### Short problem
From the entries provided below, copy each line that contains the word "frame".

Scripts that build objects
__________
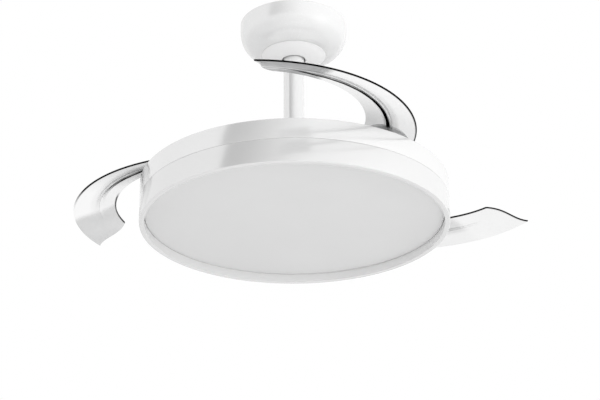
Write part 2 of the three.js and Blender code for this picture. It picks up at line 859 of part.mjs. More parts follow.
function rotorCover() {
  const top = coverEdgeHeight + coverCrown;
  const dome = (radius) => coverEdgeHeight
    + coverCrown * (1 - ((radius - coverBore) / (coverRadius - coverBore)) ** 2);
  const outside = [0.4, 0.75, 1].map((share) => {
    const radius = THREE.MathUtils.lerp(coverBore, coverRadius, share);
    return [radius, dome(radius)];
  });
  const inside = outside.map(([radius, height]) => [radius - (radius === coverRadius ? coverWall : 0),
    height - coverWall]);
  const bossLow = bellTop + fitGap;
  const bossOuter = coverBossRadius + coverBossWall;
  return revolve([
    [coverBore, top],
    ...outside,
    [coverRadius, coverEdgeHeight - coverSkirt],
    [coverRadius - coverWall, coverEdgeHeight - coverSkirt],
    ...inside.toReversed(),
    [bossOuter, dome(bossOuter) - coverWall],
    [bossOuter, bossLow],
    [coverBossRadius, bossLow],
    [coverBossRadius, dome(coverBossRadius) - coverWall],
    [coverBore, top - coverWall],
  ], wideSteps);
}

// ------------------------------------------------------------------ downrod and its fixings

function downrod() {
  const tube = ring(rodRadius - rodWall, rodRadius, socketHeight + fitGap, rodTop, bodySteps);
  return cut(tube,
    crossRod(hitchPinRadius + fitGap, 2 * rodRadius, hitchHeight, tinySteps),
    crossRod(rodPinRadius + fitGap, 2 * rodRadius, rodPinHeight, tinySteps));
}

function rodCoupling() {
  const body = revolve([
    [shaftRadius + fitGap, couplingHeight],
    [couplingRadius - couplingChamfer, couplingHeight],
    [couplingRadius, couplingHeight + couplingChamfer],
    [couplingRadius, couplingTop],
    [rodRadius + fitGap, couplingTop],
    [rodRadius + fitGap, socketHeight],
    [shaftRadius + fitGap, socketHeight],
  ], bodySteps);
  return cut(body, crossRod(hitchPinRadius + fitGap, 2 * couplingRadius, hitchHeight, tinySteps));
}

function couplingPin() {
  const shank = crossRod(hitchPinRadius, hitchPinReach, hitchHeight, tinySteps);
  const hole = rod(clipWire + 0.4, hitchHeight - 6, hitchHeight + 6, 8)
    .translate(hitchPinReach - clipInset, 0, 0);
  return cut(shank, hole);
}

// Spring clip: a straight leg through the pin's hole and a bent leg round the pin.
function couplingClip() {
  const x = hitchPinReach - clipInset;
  const path = new THREE.CatmullRomCurve3([
    new THREE.Vector3(x, 0, hitchHeight + 9),
    new THREE.Vector3(x, 0, hitchHeight + 3),
    new THREE.Vector3(x, 0, hitchHeight - 4),
    new THREE.Vector3(x, 2, hitchHeight - 7.5),
    new THREE.Vector3(x, 6, hitchHeight - 6),
    new THREE.Vector3(x, 6.4, hitchHeight),
    new THREE.Vector3(x, 5, hitchHeight + 5),
  ]);
  const wire = new THREE.Shape().absarc(0, 0, clipWire, 0, 2 * Math.PI);
  return new THREE.ExtrudeGeometry(wire, { steps: 11, extrudePath: path, curveSegments: 3 });
}

function couplingCover() {
  const neck = rodRadius + runGap;
  const shoulder = (cupRadius + neck) / 2;
  const shoulderDrop = 1.4 * cupWall;
  const cheek = cupTop - cupHeadroom - 2 * cupWall;
  return revolve([
    [cupRadius, cupLow],
    [cupRadius, cheek],
    [shoulder, cupTop - shoulderDrop],
    [neck, cupTop],
    [neck, cupTop - cupWall],
    [shoulder - cupWall / 2, cupTop - shoulderDrop - cupWall],
    [cupRadius - cupWall, cheek - cupWall / 2],
    [cupRadius - cupWall, cupLow],
  ], bodySteps);
}

function hangerBall() {
  const profile = [[rodRadius + fitGap, ballHeight - ballBelow]];
  const first = Math.asin(-ballBelow / ballRadius);
  const last = Math.asin(ballAbove / ballRadius);
  for (let i = 0; i <= 5; i++) {
    const angle = first + ((last - first) * i) / 5;
    profile.push([ballRadius * Math.cos(angle), ballHeight + ballRadius * Math.sin(angle)]);
  }
  profile.push([rodRadius + fitGap, ballHeight + ballAbove]);
  return cut(revolve(profile, bodySteps),
    crossRod(rodPinRadius + fitGap, 2 * ballRadius, rodPinHeight, tinySteps));
}

function wireHarness() {
  const bend = hitchPinRadius + harnessRadius + 2 * runGap;
  const low = motorPlateHeight - shaftTail - harnessEnd;
  const heights = [low, socketHeight, hitchHeight - hitchPinRadius, hitchHeight, rodTop - 1];
  const offsets = [0, 0, bend, bend, bend];
  const sides = 8;
  const sections = heights.map((height, i) => Array.from({ length: sides }, (_, k) => {
    const spot = polar(harnessRadius, (k * 360) / sides);
    return new THREE.Vector3(spot.x, spot.y + offsets[i], height);
  }));
  return loft(sections, (section) => section.map((p) => new THREE.Vector2(p.x, p.y)));
}

// ------------------------------------------------------------------ canopy and bracket

// Outer profile of the canopy: a straight skirt, then an elliptical turn in to the flat floor.
function canopyProfile(shrink) {
  const skirtLow = overallHeight - canopySkirt;
  const points = [];
  for (let i = 0; i <= 5; i++) {
    const angle = rad((i * 90) / 5);
    points.push([
      canopyFloorRadius + (canopyRadius - canopyFloorRadius - shrink) * Math.cos(angle),
      skirtLow - (skirtLow - canopyFloorHeight - shrink) * Math.sin(angle),
    ]);
  }
  return points;
}

function canopy() {
  const top = overallHeight - fitGap;
  const shell = revolve([
    [canopyRadius, top],
    ...canopyProfile(0),
    [canopyHole, canopyFloorHeight],
    [canopyHole, canopyFloorHeight + canopyWall],
    ...canopyProfile(canopyWall).toReversed(),
    [canopyRadius - canopyWall, top],
  ], wideSteps);
  return cut(shell, ...[-1, 1].map((side) => screwHole(canopyFloorHeight - 1, side)));
}

// Domed cap under the canopy that hides its screws.
function canopyCap() {
  const top = canopyFloorHeight - fitGap;
  const dome = (radius) => top - capDrop + capDrop * ((radius - capHole) / (capRadius - capHole)) ** 2;
  const across = [0, 0.33, 0.66, 0.92].map((share) => THREE.MathUtils.lerp(capHole, capRadius, share));
  const outside = across.map((radius) => [radius, dome(radius)]);
  return revolve([
    ...outside,
    [capRadius, top],
    [capRadius - capFlange, top],
    [across[2], dome(across[2]) + canopyWall],
    [capCollar + canopyWall, dome(capCollar + canopyWall) + canopyWall],
    [capCollar + canopyWall, canopyFloorHeight + canopyWall],
    [capCollar, canopyFloorHeight + canopyWall],
    [capCollar, dome(capCollar) + canopyWall],
    [capHole, dome(capHole) + canopyWall],
  ], bodySteps);
}

const screwHole = (low, side) =>
  rod(canopyScrewRadius + fitGap, low, low + 6, tinySteps).translate(side * canopyScrewCircle, 0, 0);

const canopyScrew = (side) => {
  const headTop = canopyFloorHeight - fitGap;
  return revolve([
    [0, headTop - canopyScrewHeadHeight],
    [canopyScrewHead, headTop - canopyScrewHeadHeight],
    [canopyScrewHead, headTop],
    [canopyScrewRadius, headTop],
    [canopyScrewRadius, seatLow + canopyScrewReach],
    [0, seatLow + canopyScrewReach],
  ], tinySteps).translate(side * canopyScrewCircle, 0, 0);
};

// Steel hanging bracket: a slotted plate on the ceiling, two legs, and a ring-shaped seat
// for the ball that is open on one side to let the rod in.
function ceilingBracket() {
  const leg = (side) => block(
    Math.min(side * bracketLeg, side * (bracketLeg + bracketThickness)),
    Math.max(side * bracketLeg, side * (bracketLeg + bracketThickness)),
    -legWidth / 2, legWidth / 2, seatLow, bracketLow + 1);
  const foot = (side) => block(
    Math.min(side * (bracketLeg - seatWall), side * footReach),
    Math.max(side * (bracketLeg - seatWall), side * footReach),
    -legWidth / 2, legWidth / 2, seatLow, seatLow + bracketThickness);
  const seat = ring(rodRadius + 2, seatRadius, seatLow, seatLow + seatHeight, bodySteps);
  const ball = new THREE.SphereGeometry(ballRadius + 2 * fitGap, bodySteps, 12)
    .rotateX(Math.PI / 2)
    .translate(0, 0, ballHeight);
  const slotHalf = rodRadius + runGap;
  const plateShape = roundedRectangle(bracketLength, bracketWidth, bracketCorner);
  const slotShape = roundedRectangle(slotLength, slotWidth, slotWidth / 2 - 0.01);
  const body = join(
    plate(plateShape, bracketLow, overallHeight, 3),
    leg(-1), leg(1), foot(-1), foot(1), seat);
  const slots = [-1, 1].flatMap((side) => [
    plate(slotShape, bracketLow - 1, overallHeight + 1, 3)
      .translate(side * slotCentre[0], slotCentre[1], 0),
    screwHole(seatLow - 1, side),
  ]);
  return cut(body, ball, ...slots,
    rod(rodRadius + seatClear, seatLow - 1, seatLow + seatClear, bodySteps),
    block(-slotHalf, slotHalf, 0, 2 * seatRadius, seatLow - 1, seatLow + seatHeight + 1),
    rod(bracketHole, bracketLow - 1, overallHeight + 1, smallSteps).translate(...bracketHoleCentre, 0));
}

function underPlate([length, width, height], corner) {
  const top = bracketLow - fitGap;
  return plate(roundedRectangle(length, width, corner), top - height, top, 2);
}

// ------------------------------------------------------------------ assembly

function add(parent, name, geometry, material) {
  const mesh = new THREE.Mesh(weld(geometry), material);
  mesh.geometry.computeVertexNormals();
  mesh.name = name;
  parent.add(mesh);
  return mesh;
}

const fan = new THREE.Group();
fan.position.z = -overallHeight;

add(fan, 'ceiling_bracket', ceilingBracket(), steel);
add(fan, 'canopy', canopy(), whiteMatt);
add(fan, 'canopy_cap', canopyCap(), whiteMatt);
add(fan, 'canopy_screw_1', canopyScrew(1), steel);
add(fan, 'canopy_screw_2', canopyScrew(-1), steel);
add(fan, 'receiver', underPlate(receiverSize, 3), darkPlastic);
add(fan, 'terminal_block', underPlate(terminalSize, 2), nylon).position.x = terminalCentre;

// Everything that hangs from the ball and stands still under it.
const stem = new THREE.Group();
fan.add(stem);
add(stem, 'hanger_ball', hangerBall(), nylon);
add(stem, 'downrod', downrod(), whiteGloss);
add(stem, 'rod_pin', crossRod(rodPinRadius, ballRadius - rodPinInset, rodPinHeight, tinySteps), steel);
add(stem, 'rod_coupling', rodCoupling(), steel);
add(stem, 'coupling_pin', couplingPin(), steel);
add(stem, 'coupling_clip', couplingClip(), darkSteel);
add(stem, 'coupling_cover', couplingCover(), whiteGloss);
add(stem, 'motor_shaft', motorShaft(), steel);
add(stem, 'shaft_nut', shaftNut(), steel);
add(stem, 'stator_core', statorCore(), darkSteel);
add(stem, 'stator_winding', statorWinding(), copper);
add(stem, 'wire_harness', wireHarness(), darkPlastic);
add(stem, 'upper_housing', upperHousing(), whiteGloss);
add(stem, 'seam_ring', seamRing(), whiteMatt);
add(stem, 'motor_plate', motorPlate(), aluminium);
add(stem, 'lamp_ring', lampRing(), whiteGloss);
add(stem, 'lamp_tray', lampTray(), whiteMatt);
add(stem, 'led_board', ledBoard(), boardWhite);
add(stem, 'led_driver', ledDriver(), whiteMatt);
add(stem, 'diffuser', diffuser(), opal);

// Everything that spins on the shaft.
const rotor = new THREE.Group();
rotor.rotation.z = rad(firstPivotAngle);
stem.add(rotor);
add(rotor, 'rotor_plate', rotorPlate(), aluminium);
add(rotor, 'rotor_bell', rotorBell(), darkSteel);
add(rotor, 'magnet_ring', magnetRing(), darkSteel);
add(rotor, 'bearing_lower', bearing(plateHeight + bearingLip + fitGap), steel);
add(rotor, 'bearing_upper', bearing(bellTop - bearingLip - fitGap - bearingWidth), steel);
add(rotor, 'rotor_cover', rotorCover(), whiteMatt);
const sync = add(rotor, 'sync_gear', syncGear(), nylon);
sync.rotation.z = rad((-swingInPhoto * armTeeth) / syncTeeth);

const spring = returnSpring();
for (const number of bladeNumbers.map((i) => i + 1)) {
  const angle = -bladeStep * (number - 1);
  const pivot = new THREE.Group();
  pivot.rotation.z = rad(angle);
  rotor.add(pivot);
  const mast = new THREE.Group();
  mast.position.x = pivotRadius;
  pivot.add(mast);
  add(mast, `pivot_pin_${number}`, pivotPin(), steel);
  add(mast, `pin_clip_${number}`, pinClip(), darkSteel);
  add(mast, `return_spring_${number}`, spring, darkSteel);
  const swing = new THREE.Group();
  swing.rotation.z = rad(swingInPhoto);
  mast.add(swing);
  add(swing, `blade_arm_${number}`, bladeArm(), nylon);
  add(swing, `arm_bush_${number}`, pivotBush(), brass);
  add(swing, `blade_${number}`, blade(), clear);
  add(swing, `blade_clamp_${number}`, bladeClamp(), whiteMatt);
}

export default fan;
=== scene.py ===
import json
import math

import bmesh
import bpy
from mathutils import Matrix, Vector


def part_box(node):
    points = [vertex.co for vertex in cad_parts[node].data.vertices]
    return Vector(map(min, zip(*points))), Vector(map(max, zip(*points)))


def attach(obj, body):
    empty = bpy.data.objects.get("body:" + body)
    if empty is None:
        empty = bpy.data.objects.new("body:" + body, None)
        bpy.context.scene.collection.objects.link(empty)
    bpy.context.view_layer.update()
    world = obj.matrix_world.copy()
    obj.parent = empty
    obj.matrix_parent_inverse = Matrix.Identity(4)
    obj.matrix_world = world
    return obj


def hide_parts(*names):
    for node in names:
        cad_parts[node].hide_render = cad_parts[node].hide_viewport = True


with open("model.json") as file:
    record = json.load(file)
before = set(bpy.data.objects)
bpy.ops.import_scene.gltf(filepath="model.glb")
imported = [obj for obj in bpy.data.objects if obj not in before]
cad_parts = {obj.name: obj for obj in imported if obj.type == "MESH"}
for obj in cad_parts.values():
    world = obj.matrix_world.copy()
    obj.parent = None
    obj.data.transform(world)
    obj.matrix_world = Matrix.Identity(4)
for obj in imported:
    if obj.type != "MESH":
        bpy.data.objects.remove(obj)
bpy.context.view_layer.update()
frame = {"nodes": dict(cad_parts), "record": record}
print("frame loaded:", len(frame["nodes"]), "nodes")

hangHeight = 368  # mm from the drum's lower rim up to the ceiling
pivotCircle = 207  # mm from the axis to the blades' pivots
bladeEdge = (248, 77.3)  # mm: the folded blades' outer edge, from the axis and above the rim


def newMaterial(name):
    material = bpy.data.materials.new(name)
    material.use_nodes = True
    tree = material.node_tree
    shader = tree.nodes["Principled BSDF"]
    return material, tree, shader


def noiseOn(tree, scale, detail=3.0, stretch=(1, 1, 1)):
    place = tree.nodes.new("ShaderNodeTexCoord")
    mapping = tree.nodes.new("ShaderNodeMapping")
    mapping.inputs["Scale"].default_value = stretch
    noise = tree.nodes.new("ShaderNodeTexNoise")
    noise.inputs["Scale"].default_value = scale
    noise.inputs["Detail"].default_value = detail
    tree.links.new(place.outputs["Object"], mapping.inputs["Vector"])
    tree.links.new(mapping.outputs["Vector"], noise.inputs["Vector"])
    return noise


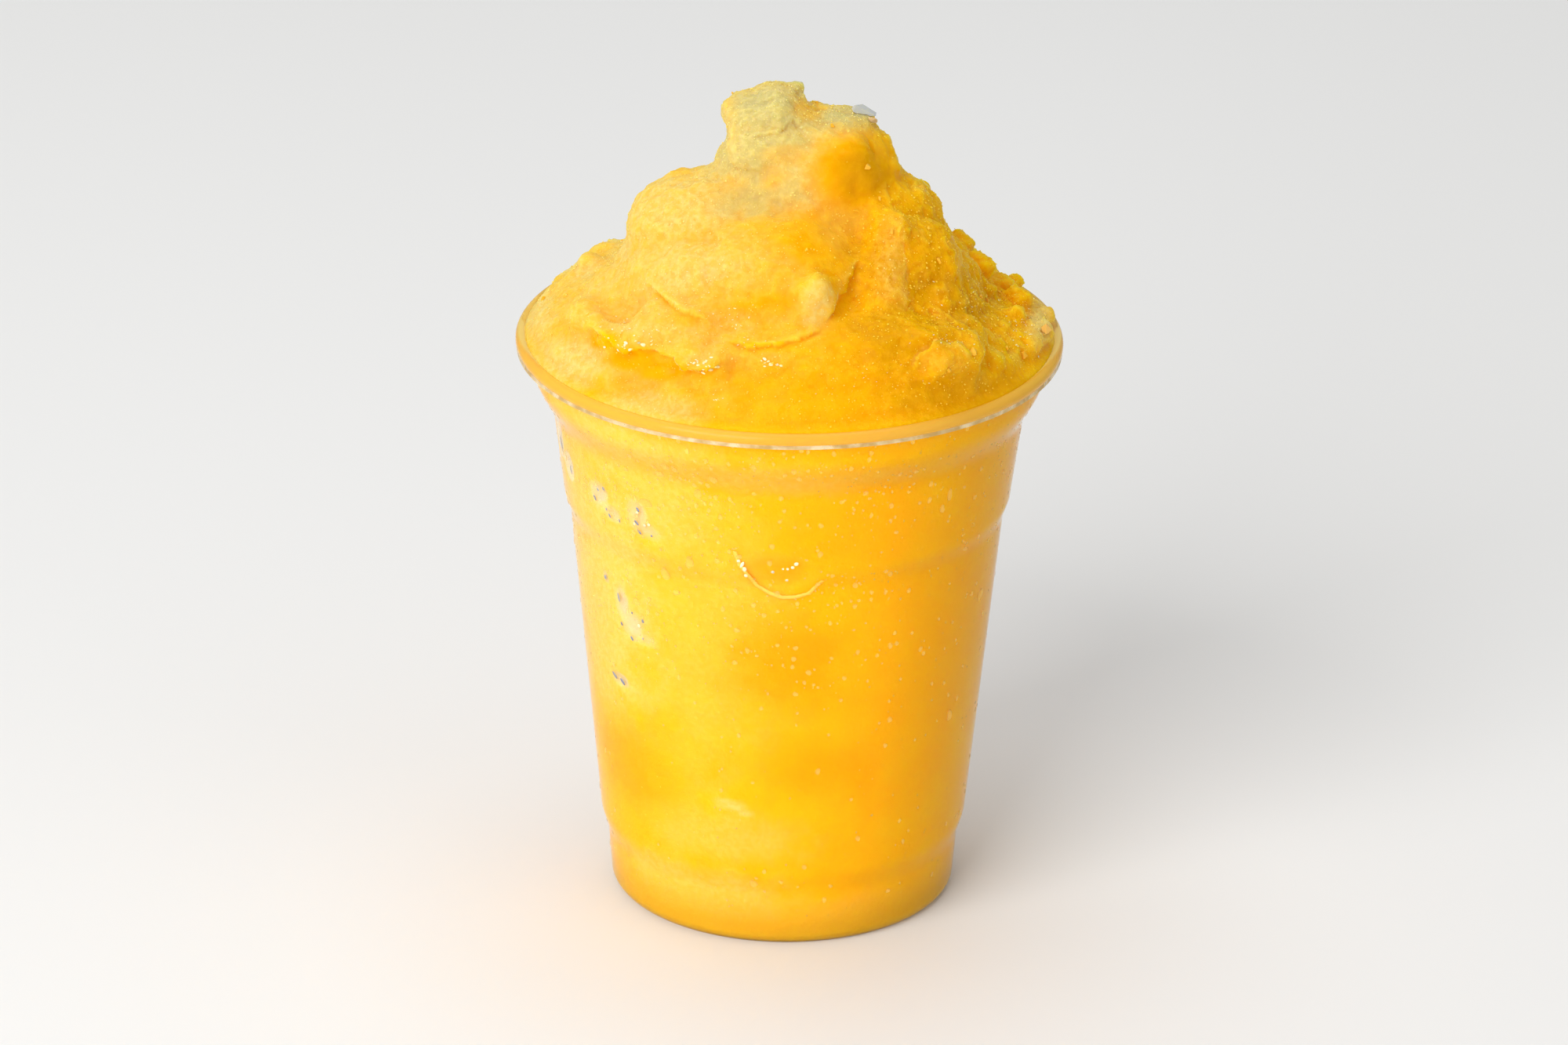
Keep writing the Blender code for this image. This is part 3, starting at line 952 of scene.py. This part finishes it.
slushColours = {
    "body": (0.93, 0.43, 0.001),
    "cloud": (0.93, 0.475, 0.002),
    "syrup": (0.93, 0.435, 0.0),
    "syrupBehindWall": (0.93, 0.375, 0.0),
    "pale": (0.80, 0.55, 0.12),
    "dry": (0.59, 0.495, 0.18),
    # painted shade: the body colour made darker
    "paintedShade": (0.68, 0.315, 0.0),
    "speck": (1.0, 0.58, 0.015),
    "paleSpeck": (0.95, 0.76, 0.28),
    "air": (0.60, 0.50, 0.32),
    # painted shade: the slush darker towards the foot of the cup
    "foot": (0.70, 0.36, 0.012),
}

# Specks of ice in the slush: size and strength of the crystals, and strength of the frost
slushFinish = {
    "frost": 0.45,
    "crystals": ((0.5, 0.35), (1.3, 0.2)),
    "wallZone": (107 * mm, 101 * mm),
    "footShadeZone": (10 * mm, 3.5 * mm),
    "roughness": (0.42, 0.25),
    "bump": {"Strength": 0.8, "Distance": 0.5 * mm},
    "inputs": {
        "Subsurface Weight": 1.0,
        "Subsurface Radius": (1.0, 0.9, 0.35),
        "Subsurface Scale": 4.5 * mm,
        "IOR": 1.33,
        "Specular IOR Level": 0.08,
    },
}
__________
### The reply
frame = {"nodes": dict(cad_parts), "record": record}
print("frame loaded:", len(frame["nodes"]), "nodes")